The juxtaposition is grotesque: ODOT announces hundreds of layoffs while launching the most expensive project in its history—one it admits it cannot afford to finish. The agency has burned through over $130 million on Rose Quarter consultants with no construction funding secured, yet protects these contracts while axing its own workers.

As State Representative Mark Gamba noted, “I don’t know how they start actual construction on the Rose quarter now, without some bill that begins to create that level of funding.” The reality is simple: this zombie project may shamble on briefly, but ODOT will soon have to acknowledge it cannot pay for this grotesquely expensive mistake.

Must Read 

Cars amplify loneliness:  We’re more distant from one another than in previous eras, and a key reason is automobile transportation, which tends to isolate us from others.  A new study from Britain confirms this fundamental intuition about automobile transportation.  The Guardian reports that a careful analysis of statistical connections between loneliness and transportation infrastructure reports that auto-dependent areas amplify isolation:

“Our first-of-its-kind analysis shows a very clear and statistically significant link between car dependency and loneliness, with results indicating that loneliness increases by 5% for every 20% fall in satisfaction with public transport and active travel. Put another way, failing to provide alternatives to cars is making people more lonely and more isolated.”

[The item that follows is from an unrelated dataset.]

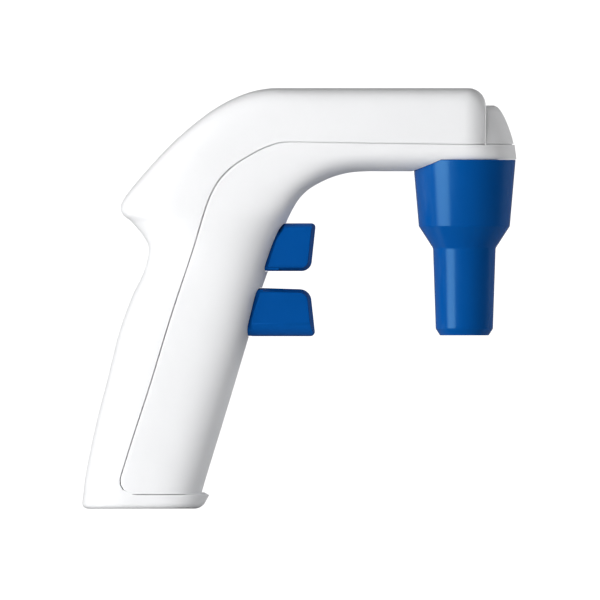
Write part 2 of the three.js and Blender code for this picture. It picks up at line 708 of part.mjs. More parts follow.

A Seattle suburb legalizes corner stores.  If your neighborhood isn’t walkable, its partly because the local government has made it illegal to build a corner store, or shop, bar, coffee shop, or other retail establishment in your residential neighborhood.  Bothell, Washington, a suburb east of Seattle has taken a bold new approach to zoning which legalizes these neighborhood retail establishments in most of the city’s residential areas.   As The Urbanist explains:

Bothell’s new rules for allowing neighborhood corner stores and cafes are some of the most permissive in the state. Along with those uses, property owners can open bars and taverns, bike shops, boutiques, artisan manufacturing facilities with on-site sales, offices, art galleries, salons, and child care centers in all residential zones.

For too long, most American cities have made it illegal to replicate the historic pattern where common retail uses could be interspersed with housing, making it easy to walk a few blocks to get a cup of coffee, a quart of milk or some ice cream.  A first step in the right direction is to remove these legal barriers.

Using seismic fear tactics to sell a $7;5 billion bridge.  The Oregon and Washington Department’s of transportation have been pushing for the two state’s to spend a huge chunk of money to replace the I-5 bridges over the Columbia River between Oregon and Washington because they are theoretically vulnerable to a Cascadia subduction earthquke.  The two DOTs have even produced a terrifying animation of how the bridges might collapse during such an event.  The problem:  There’s actually no scientific evidence that the bridges are particularly vulnerable to collapse, according to independent engineers, as Clark County Today reports:

IBR’s fear-based messaging lacks verified engineering data:  The IBR program continues to rely on a dramatic video — produced by its marketing team — depicting the current I-5 bridges collapsing into the Columbia River during a Cascadia Subduction Zone earthquake.

“For the past four years, IBR has used this video to instill fear in the public and elected officials to promote construction of a new bridge,” according to retired engineer Bob Ortblad.

However, a Public Disclosure Request filed by Ortblad revealed no current engineering analysis supports the video’s narrative. He concluded the imagery is based on outdated or nonexistent studies.

According to Ortblad, the Washington and Oregon transportation departments got $1 million to study the seismic risks in the area, but failed to identify any problems with the existing bridges.